### [Supplied information]
>> start

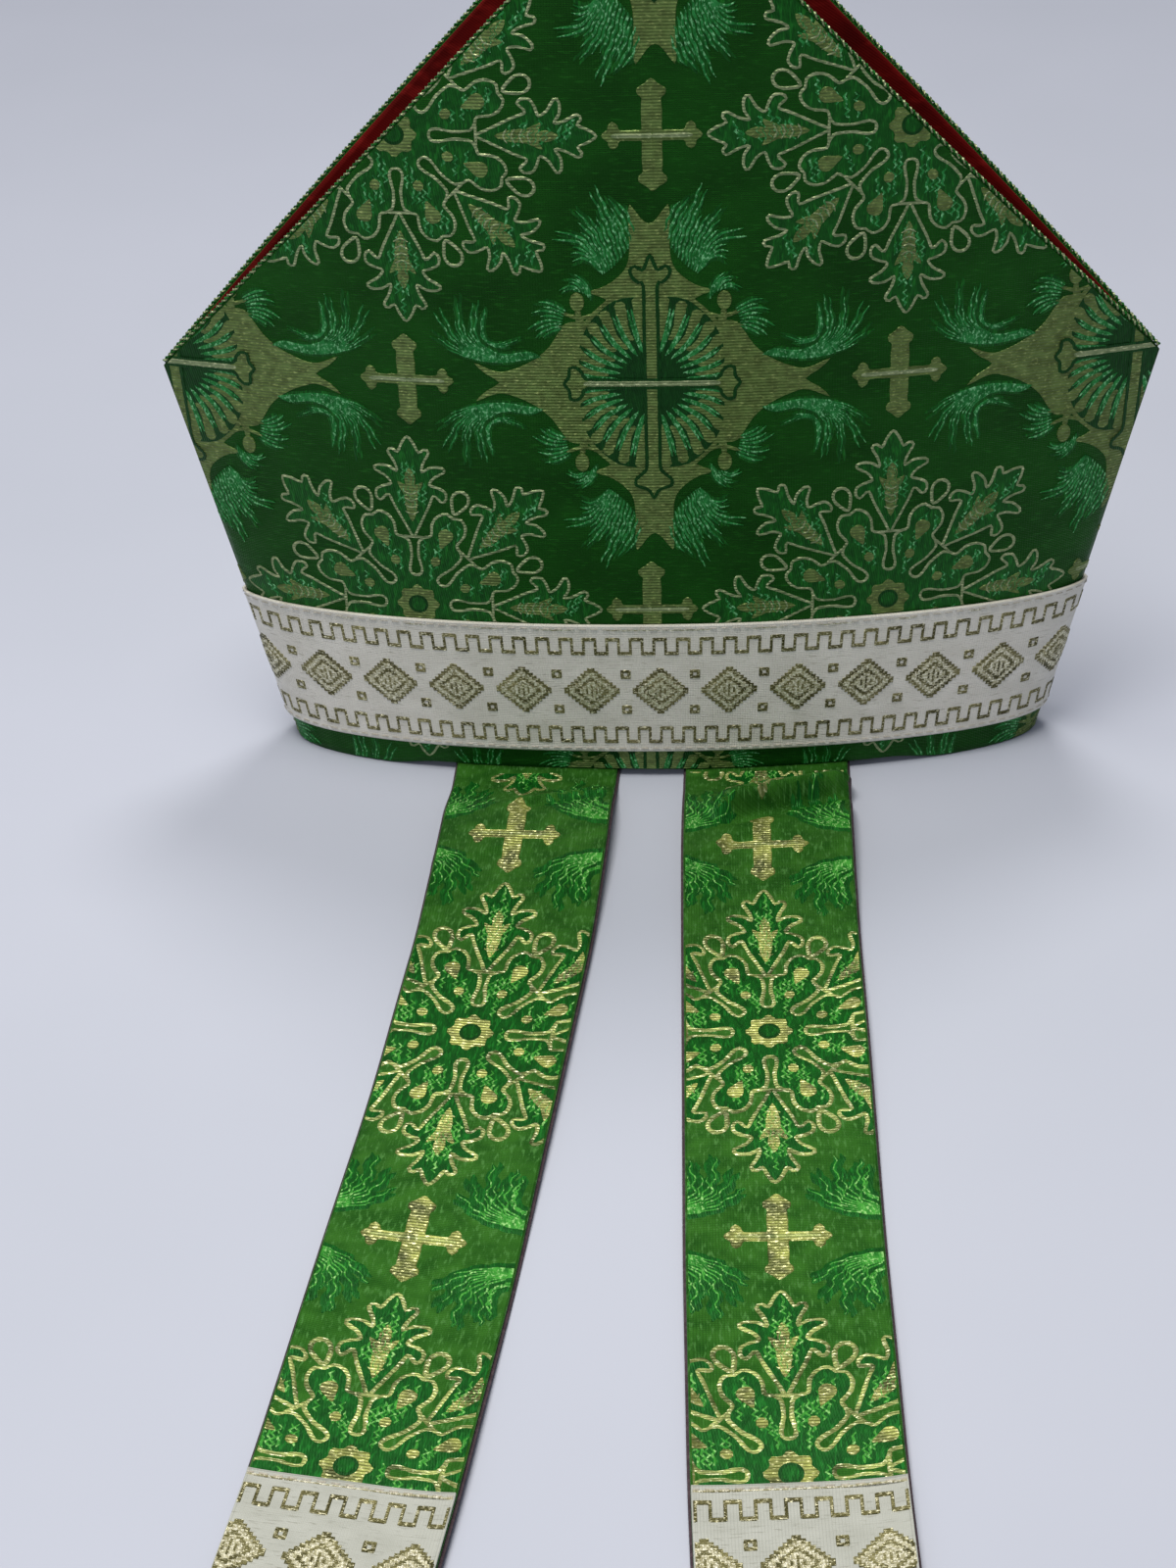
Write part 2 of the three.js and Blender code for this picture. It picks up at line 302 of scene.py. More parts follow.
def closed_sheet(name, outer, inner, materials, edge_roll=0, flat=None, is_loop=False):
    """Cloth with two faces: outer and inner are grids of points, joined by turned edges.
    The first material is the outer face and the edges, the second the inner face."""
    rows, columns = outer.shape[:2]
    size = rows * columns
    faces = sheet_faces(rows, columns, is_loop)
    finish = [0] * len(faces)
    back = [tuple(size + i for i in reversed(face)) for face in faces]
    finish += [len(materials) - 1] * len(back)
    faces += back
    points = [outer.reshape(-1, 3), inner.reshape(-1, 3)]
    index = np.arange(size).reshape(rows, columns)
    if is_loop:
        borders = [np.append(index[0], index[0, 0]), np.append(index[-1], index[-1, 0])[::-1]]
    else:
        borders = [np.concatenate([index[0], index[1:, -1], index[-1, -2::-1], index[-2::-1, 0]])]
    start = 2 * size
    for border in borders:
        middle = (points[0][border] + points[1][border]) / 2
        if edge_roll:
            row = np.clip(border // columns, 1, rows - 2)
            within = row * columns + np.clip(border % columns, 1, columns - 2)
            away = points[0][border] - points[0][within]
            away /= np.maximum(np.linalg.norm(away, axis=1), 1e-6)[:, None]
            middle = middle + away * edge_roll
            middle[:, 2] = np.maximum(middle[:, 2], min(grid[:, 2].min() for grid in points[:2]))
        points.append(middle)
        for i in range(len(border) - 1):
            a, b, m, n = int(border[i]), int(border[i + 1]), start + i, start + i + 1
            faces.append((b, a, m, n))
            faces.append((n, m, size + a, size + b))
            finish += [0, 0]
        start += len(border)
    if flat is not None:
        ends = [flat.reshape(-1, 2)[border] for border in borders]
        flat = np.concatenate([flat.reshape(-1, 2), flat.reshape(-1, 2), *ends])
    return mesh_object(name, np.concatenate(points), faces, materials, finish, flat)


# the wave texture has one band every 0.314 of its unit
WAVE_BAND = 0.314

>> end

### [Exercise description]
Emit the full listing verbatim.

### [Solution to the exercise]
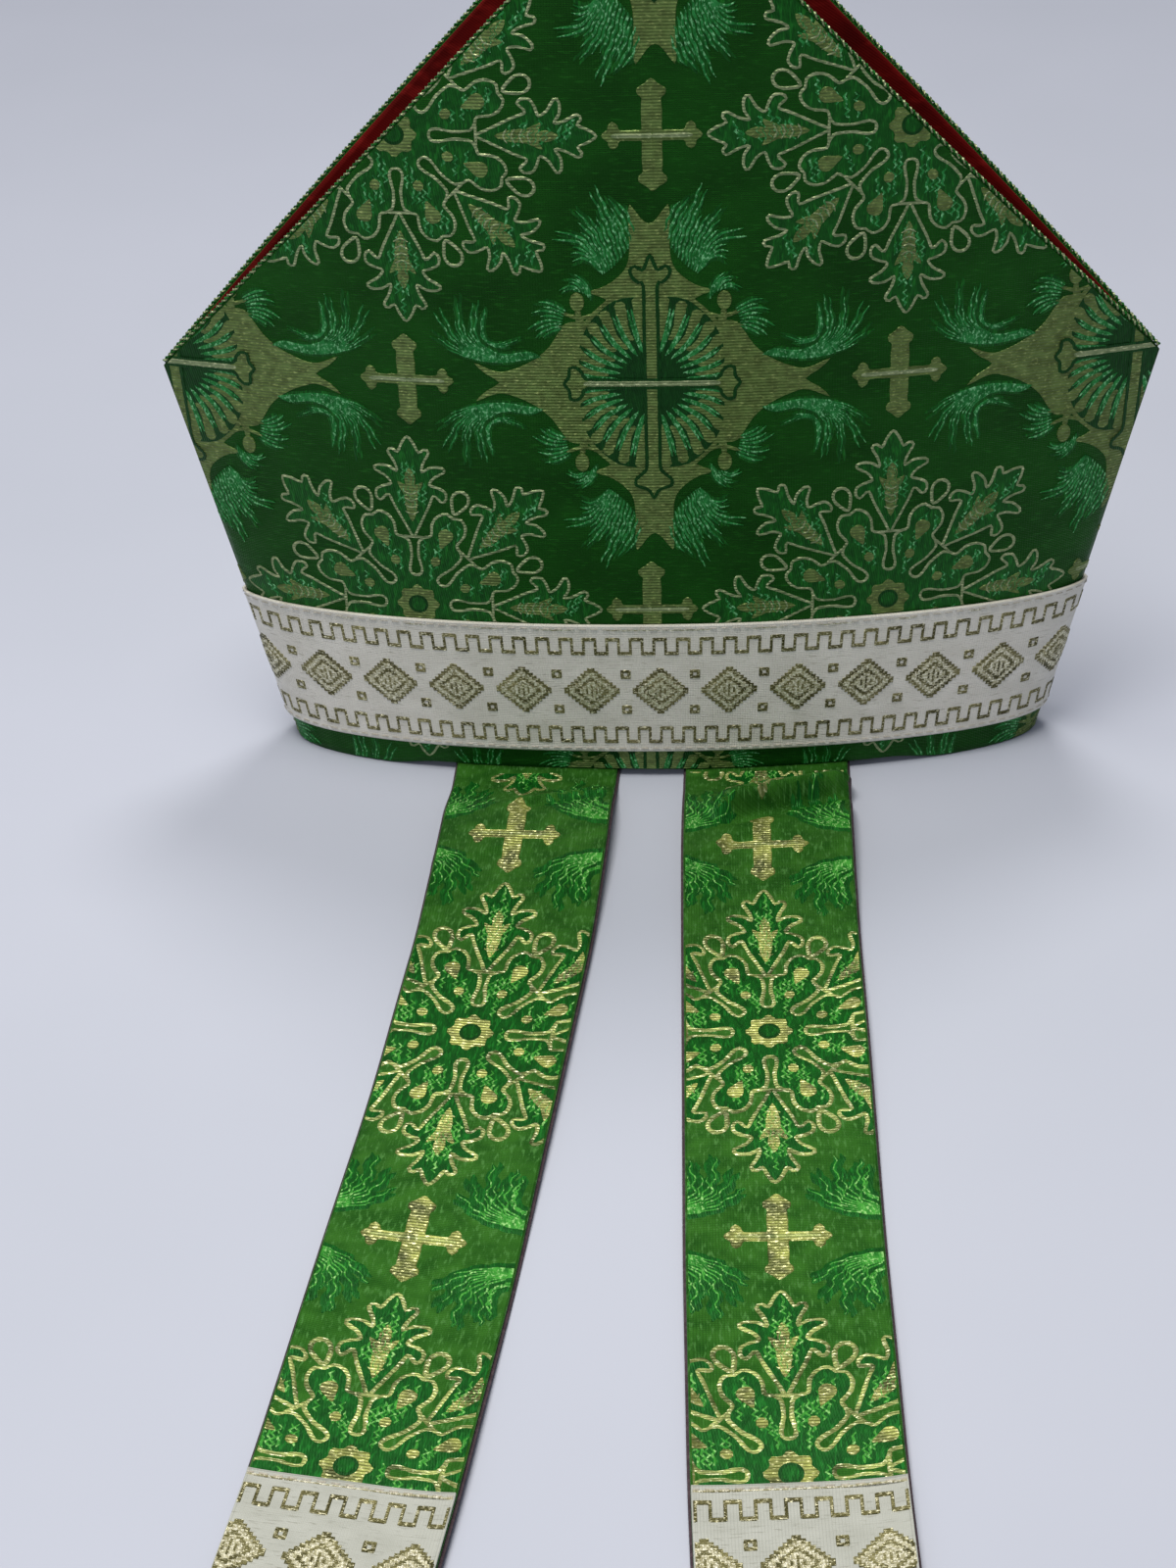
Write part 2 of the three.js and Blender code for this picture. It picks up at line 302 of scene.py. More parts follow.
def closed_sheet(name, outer, inner, materials, edge_roll=0, flat=None, is_loop=False):
    """Cloth with two faces: outer and inner are grids of points, joined by turned edges.
    The first material is the outer face and the edges, the second the inner face."""
    rows, columns = outer.shape[:2]
    size = rows * columns
    faces = sheet_faces(rows, columns, is_loop)
    finish = [0] * len(faces)
    back = [tuple(size + i for i in reversed(face)) for face in faces]
    finish += [len(materials) - 1] * len(back)
    faces += back
    points = [outer.reshape(-1, 3), inner.reshape(-1, 3)]
    index = np.arange(size).reshape(rows, columns)
    if is_loop:
        borders = [np.append(index[0], index[0, 0]), np.append(index[-1], index[-1, 0])[::-1]]
    else:
        borders = [np.concatenate([index[0], index[1:, -1], index[-1, -2::-1], index[-2::-1, 0]])]
    start = 2 * size
    for border in borders:
        middle = (points[0][border] + points[1][border]) / 2
        if edge_roll:
            row = np.clip(border // columns, 1, rows - 2)
            within = row * columns + np.clip(border % columns, 1, columns - 2)
            away = points[0][border] - points[0][within]
            away /= np.maximum(np.linalg.norm(away, axis=1), 1e-6)[:, None]
            middle = middle + away * edge_roll
            middle[:, 2] = np.maximum(middle[:, 2], min(grid[:, 2].min() for grid in points[:2]))
        points.append(middle)
        for i in range(len(border) - 1):
            a, b, m, n = int(border[i]), int(border[i + 1]), start + i, start + i + 1
            faces.append((b, a, m, n))
            faces.append((n, m, size + a, size + b))
            finish += [0, 0]
        start += len(border)
    if flat is not None:
        ends = [flat.reshape(-1, 2)[border] for border in borders]
        flat = np.concatenate([flat.reshape(-1, 2), flat.reshape(-1, 2), *ends])
    return mesh_object(name, np.concatenate(points), faces, materials, finish, flat)


# the wave texture has one band every 0.314 of its unit
WAVE_BAND = 0.314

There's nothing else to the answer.